====== MATERIAL

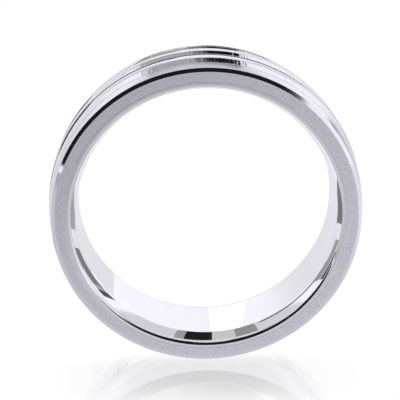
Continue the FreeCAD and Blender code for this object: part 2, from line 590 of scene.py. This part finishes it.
def make_camera():
    """A long lens, a little to the left of the band's axis and looking down on it."""
    azimuth, elevation, distance = math.radians(-2.33), math.radians(20.84), 111 * MM
    target = Vector((0, -HALF_WIDTH, 0))
    away = Vector((
        math.sin(azimuth) * math.cos(elevation),
        -math.cos(azimuth) * math.cos(elevation),
        math.sin(elevation),
    ))
    data = bpy.data.cameras.new("camera")
    data.sensor_width = 36
    data.lens = 132.7
    data.shift_x = -0.018
    data.shift_y = 0.049
    data.clip_start = 1 * MM
    data.clip_end = 10
    camera = bpy.data.objects.new("camera", data)
    camera.location = target + away * distance
    camera.rotation_mode = "QUATERNION"
    camera.rotation_quaternion = (-away).to_track_quat("-Z", "Y")
    bpy.context.scene.collection.objects.link(camera)
    bpy.context.scene.camera = camera


def make_plane(name, height, material):
    """A wide level plane."""
    reach = 3.0
    mesh = bpy.data.meshes.new(name)
    corners = [(-reach, -reach), (reach, -reach), (reach, reach), (-reach, reach)]
    mesh.from_pydata([(x, y, height) for x, y in corners], [], [(0, 1, 2, 3)])
    mesh.materials.append(material)
    plane = bpy.data.objects.new(name, mesh)
    bpy.context.scene.collection.objects.link(plane)
    return plane


def glowing_material(name, colour):
    """A dull black material that gives off light. Returns it with its graph and shader."""
    material, graph, shader = new_material(name, (0, 0, 0), 1, metallic=0)
    shader.inputs["Specular IOR Level"].default_value = 0
    shader.inputs["Emission Color"].default_value = (*colour, 1)
    return material, graph, shader


def make_table():
    """The pale table, glossy in a patch in front of the band. The metal reflects the sheet instead."""
    material, graph, shader = new_material("table", (0.02, 0.02, 0.02), 0.1, metallic=0)
    shader.inputs["Emission Color"].default_value = (1, 1, 1, 1)
    shader.inputs["Emission Strength"].default_value = 0.63
    shader.inputs["IOR"].default_value = 4
    x, y, _ = graph.split(graph.coordinates("Object"))
    near_band = graph.every(
        graph.step(y, *GLOSS_FRONT),
        graph.step(y, *GLOSS_REAR),
        graph.step(graph.maths("ABSOLUTE", x), *GLOSS_SIDES),
    )
    paper = graph.nodes.new("ShaderNodeEmission")
    paper.inputs["Strength"].default_value = PAPER
    blend = graph.nodes.new("ShaderNodeMixShader")
    graph.links.new(near_band, blend.inputs[0])
    graph.links.new(paper.outputs[0], blend.inputs[1])
    graph.links.new(shader.outputs[0], blend.inputs[2])
    graph.links.new(blend.outputs[0], graph.nodes["Material Output"].inputs["Surface"])
    table = make_plane("table", -CROWN_RADIUS, material)
    table.visible_glossy = False


def make_shade_sheet():
    """The grey sheet just below the table, which only shows in the metal. Its grey in front of the
    band is painted shade, the table's shade round the band as the metal sees it.
    """
    material, graph, shader = glowing_material("sheet", (0.96, 0.955, 1))
    x, y, _ = graph.split(graph.coordinates("Object"))
    right = graph.step(x, 5 * MM, 45 * MM)
    far_front = graph.step(y, -12 * MM, -50 * MM)
    behind = graph.step(y, -3 * MM, 8 * MM)
    far_behind = graph.step(y, 8 * MM, 28 * MM)
    # Painted shade: in front of the band, away from its right, the sheet glows dimmer, and the metal
    # shows that as the table's shade.
    front_light = graph.mix(right, graph.mix(far_front, 0.67, 0.48), 0.92)
    rear_light = graph.mix(far_behind, 1.0, 0.85)
    graph.links.new(graph.mix(behind, front_light, rear_light), shader.inputs["Emission Strength"])
    sheet = make_plane("sheet", -CROWN_RADIUS - 0.05 * MM, material)
    sheet.visible_camera = False
    sheet.visible_diffuse = False


def make_card(name, corners, brightness):
    """A studio card that only shows in reflections. Corners are in millimetres."""
    material, _, shader = glowing_material(name, (1, 1, 1))
    shader.inputs["Emission Strength"].default_value = brightness
    mesh = bpy.data.meshes.new(name)
    mesh.from_pydata([Vector(c) * MM for c in corners], [], [tuple(range(len(corners)))])
    mesh.materials.append(material)
    card = bpy.data.objects.new(name, mesh)
    card.visible_camera = False
    card.visible_diffuse = False
    card.visible_shadow = False
    bpy.context.scene.collection.objects.link(card)


def upright(foot, top, low, high):
    """Corners of a card behind the band, from its left and right ends at its foot and at its top."""
    return [
        (foot[0], STAND_DISTANCE, low),
        (foot[1], STAND_DISTANCE, low),
        (top[1], STAND_DISTANCE, high),
        (top[0], STAND_DISTANCE, high),
    ]


def make_stands():
    """Upright cards behind the band, which make the blocks on its ribs and in its bore."""
    for name, foot, top, brightness in (
        ("dark_stand", (1.6, 6.9), (1.6, 14.4), 0.005),
        ("dim_stand", (-1.2, 1.6), (-1.6, 1.6), 0.17),
        ("grey_stand", (-10.5, -1.2), (-20, -1.6), 0.42),
    ):
        make_card(name, upright(foot, top, STAND_FOOT, STAND_TOP), brightness)
    make_card("white_stand", upright((-5.4, 0.7), (-5.4, 0.7), -1, 10), 1.4)


def make_strips():
    """Level strips behind the top of the band, which make the blocks on the lip of its lower part."""
    for name, left, right, brightness in (
        ("left_strip", -7.2, -3.4, 0.30),
        ("middle_strip", -3.4, 0.1, 0.62),
        ("dark_strip", 0.1, 4.2, 0.015),
        ("right_strip", 4.2, 5.8, 0.35),
    ):
        places = [(left, STRIP_FRONT), (right, STRIP_FRONT), (right, STRIP_REAR), (left, STRIP_REAR)]
        make_card(name, [(x, y, STRIP_HEIGHT) for x, y in places], brightness)


def make_floor_patches():
    """Dark grey patches lying behind the band, between the table and the sheet, which only show in the
    metal.
    """
    for name, places, brightness in (
        ("left_floor_patch", [(-6, 13), (-6, 20), (-14, 25), (-22, 15), (-14, 10)], 0.2),
        ("right_floor_patch", [(7, 14), (7, 24), (15, 24), (24, 8), (18, 6)], 0.4),
    ):
        make_card(name, [(x, y, PATCH_HEIGHT) for x, y in places], brightness)


def make_flags():
    """Upright cards behind the band, to its right and left and turned to face it."""
    for name, azimuth, near, far, low, high, brightness in (
        ("right_flag", 57, -12, 2, 5.5, 10, 0.1),
        ("right_stripe", 57, -12, 2, 3, 5.5, 0.45),
        ("right_grey", 57, -12, 2, -12, 3, 0.22),
        ("left_flag", -68, -5, 5, -7, 6, 0.03),
        ("left_grey", -54, -5, 5, -12, 6, 0.35),
    ):
        turn = math.radians(azimuth)
        away = Vector((math.sin(turn), math.cos(turn))) * FLAG_DISTANCE
        across = Vector((math.cos(turn), -math.sin(turn)))
        left, right = away + across * near, away + across * far
        make_card(name, [(*left, low), (*right, low), (*right, high), (*left, high)], brightness)


def studio_light(graph):
    """Brightness of the tent by direction: azimuth is 0 behind the band, and 90 to its right."""
    x, y, z = graph.split(graph.coordinates("Generated"))
    azimuth = graph.maths("DEGREES", graph.maths("ARCTAN2", x, y))
    height = graph.maths("DEGREES", graph.maths("ARCSINE", z))
    rear_wall = graph.every(graph.band(height, 28, 62, 4), graph.band(azimuth, -75, 75, 12))
    low_left = graph.every(
        graph.step(height, 20, 4), graph.step(azimuth, 14, -6), graph.step(azimuth, -95, -80)
    )
    slot = graph.every(
        graph.band(y, 0.585, 0.635, 0.01), graph.step(x, -0.4, -0.45), graph.band(z, -0.1, 0.72, 0.02)
    )
    light = graph.mix(rear_wall, BACKDROP, REAR_WALL)
    light = graph.mix(low_left, light, LOW_LEFT)
    light = graph.mix(slot, light, SLOT)
    # The dark room is in front. Where it is low it is turned to the left.
    above_table = graph.band(height, 3, 77, 1)
    turn = graph.maths("MULTIPLY", graph.step(height, 38, 24), ROOM_TURN)
    room = graph.maths("SUBTRACT", azimuth, turn)
    for start, end in ((98, 122), (-98, -104)):
        light = graph.mix(graph.every(above_table, graph.step(room, start, end)), light, DARK_ROOM)
    return light


def make_world():
    """A white tent with a dark room in front of it. The camera sees a plain white backdrop."""
    world = bpy.data.worlds.new("studio")
    world.use_nodes = True
    graph = Graph(world.node_tree)
    shown = graph.nodes.new("ShaderNodeLightPath").outputs["Is Camera Ray"]
    light = graph.mix(shown, studio_light(graph), BACKDROP)
    colour = graph.nodes.new("ShaderNodeCombineColor")
    graph.links.new(graph.mix(shown, 0.965, 1.0), colour.inputs[0])
    graph.links.new(graph.mix(shown, 0.96, 1.0), colour.inputs[1])
    colour.inputs[2].default_value = 1
    background = graph.nodes["Background"]
    graph.links.new(colour.outputs[0], background.inputs["Color"])
    graph.links.new(light, background.inputs["Strength"])
    bpy.context.scene.world = world
    bpy.context.scene.view_settings.view_transform = "Standard"


make_camera()
make_band(finishes())
make_table()
make_shade_sheet()
make_stands()
make_strips()
make_floor_patches()
make_flags()
make_world()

============

*PROBLEM DESCRIPTION:* Restate the listing exactly, starting at its first line and ending at the line where "return material, graph, shader" occurs; include both and no other lines.

*ANSWER:*
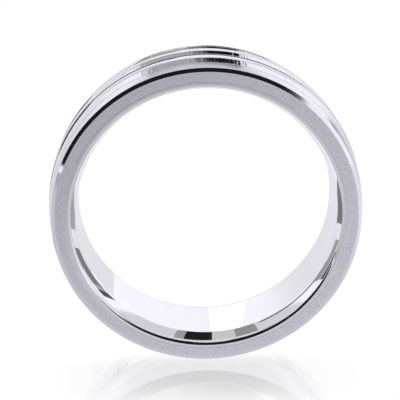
Continue the FreeCAD and Blender code for this object: part 2, from line 590 of scene.py. This part finishes it.
def make_camera():
    """A long lens, a little to the left of the band's axis and looking down on it."""
    azimuth, elevation, distance = math.radians(-2.33), math.radians(20.84), 111 * MM
    target = Vector((0, -HALF_WIDTH, 0))
    away = Vector((
        math.sin(azimuth) * math.cos(elevation),
        -math.cos(azimuth) * math.cos(elevation),
        math.sin(elevation),
    ))
    data = bpy.data.cameras.new("camera")
    data.sensor_width = 36
    data.lens = 132.7
    data.shift_x = -0.018
    data.shift_y = 0.049
    data.clip_start = 1 * MM
    data.clip_end = 10
    camera = bpy.data.objects.new("camera", data)
    camera.location = target + away * distance
    camera.rotation_mode = "QUATERNION"
    camera.rotation_quaternion = (-away).to_track_quat("-Z", "Y")
    bpy.context.scene.collection.objects.link(camera)
    bpy.context.scene.camera = camera


def make_plane(name, height, material):
    """A wide level plane."""
    reach = 3.0
    mesh = bpy.data.meshes.new(name)
    corners = [(-reach, -reach), (reach, -reach), (reach, reach), (-reach, reach)]
    mesh.from_pydata([(x, y, height) for x, y in corners], [], [(0, 1, 2, 3)])
    mesh.materials.append(material)
    plane = bpy.data.objects.new(name, mesh)
    bpy.context.scene.collection.objects.link(plane)
    return plane


def glowing_material(name, colour):
    """A dull black material that gives off light. Returns it with its graph and shader."""
    material, graph, shader = new_material(name, (0, 0, 0), 1, metallic=0)
    shader.inputs["Specular IOR Level"].default_value = 0
    shader.inputs["Emission Color"].default_value = (*colour, 1)
    return material, graph, shader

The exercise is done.